2. Best Practice: Spot Fleets

Spot Fleets are collections of instances, including Spot Instances and optionally On Demand instances. When provisioning a spot fleet, you can set a target capacity for the fleet, and the request will be fulfilled if there is available capacity.

AWS recommends Spot Fleets as a best practice. One reason is that you can use fleets to request multiple instance types simultaneously — which not only increases the likelihood that your request is filled, but can mitigate cost risks by setting a maximum cost per hour for the whole fleet rather than a specific spot pool (group of instances with the same instance type, operating system, availability zone, and network platform).

3. When to Use AWS Spot Instances

Since Spot Instances are interruptible, you’ll need to limit your usage of them to fault-tolerant workloads.

Time critical workloads should have instances be automatically replaced, either by restarting workloads on a new instance, or for production websites, send users to a different instance using a load balancer.

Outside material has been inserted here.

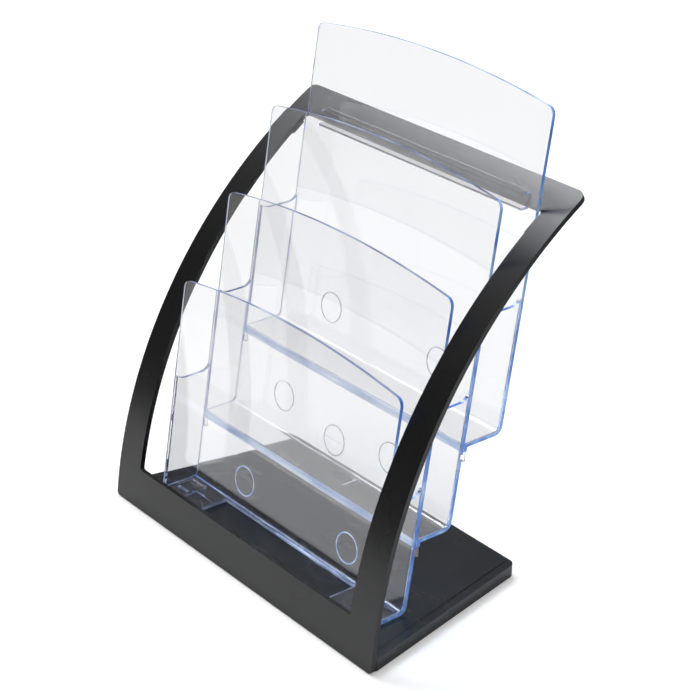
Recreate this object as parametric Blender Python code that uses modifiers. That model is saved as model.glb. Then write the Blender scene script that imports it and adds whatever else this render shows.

Common use cases for spot instances include:

  • Batch processing
  • Web services
  • CI/CD development
  • Hadoop data processing
  • Image rendering
  • Big data analytics
  • Machine learning
  • Video transcoding
  • Massively parallel computations

4. Availability

AWS recently announced that spot instances will now be available in US GovCloud regions, putting them available in 21 regions and 66 availability zones. They’re only available for EC2 instances.

5. Pricing

If you’ve read any older (pre-fall-2017) articles about Spot Instances, you’ll see a lot of talk about bidding strategies and spikes in pricing. AWS seems to have listened to customers’ complaints that this system was confusing, and in response, they changed the pricing mechanism in November 2017. Now, spot instance prices do still adjust based on trends, but these trends are longer term and gradual. There is no bidding function. Instead, you pay the spot price that’s in effect for the current hour, with the option to set a maximum price you are willing to pay.

6. Savings Potential

To compare current savings over on demand pricing, you’ll want to visit AWS’s spot instance advisor. A quick check shows savings largely in the 70–80% range for Linux OS and in the 40–50% range for Windows OS, with a few instance types showing anomalies at 0% savings.

For longer-running systems, reserved instances or on demand instances with on/off schedules may be better, so you should evaluate the savings rate for all three based on the workload.

When determining whether this amount of savings will be worthwhile, remember to consider any labor costs of building and maintaining your application to tolerate interruptions.

7. How AWS’s Option Compares to Other Clouds

It’s always worth considering how the major cloud providers approach similar offerings. Comparable to AWS spot instances, Microsoft Azure has low priority VMs while Google Cloud offers preemptible VMs. As the names of both of these offerings highlight, they, too, are interruptible instances offered at a discount.

There are a few main differences to highlight. Both Azure and Google offer fixed discounting structures, offering clarity and predictability on pricing. Google’s offering is a bit more flexible, with no limitations on the instance types. On the other hand, Azure users report issues with scaling to large numbers of VMs, with many VM types having limited availability. You also must launch in Batch/Scale Sets, with no option for an individual VM.

Should You Adopt an AWS Spot Instance Strategy?

Whether you adopt an AWS spot instance-focused strategy depends on your workloads, your application, and your expertise. But if you can address the issues of fault tolerance, then most likely, yes: the savings from spot instances will be worth your while.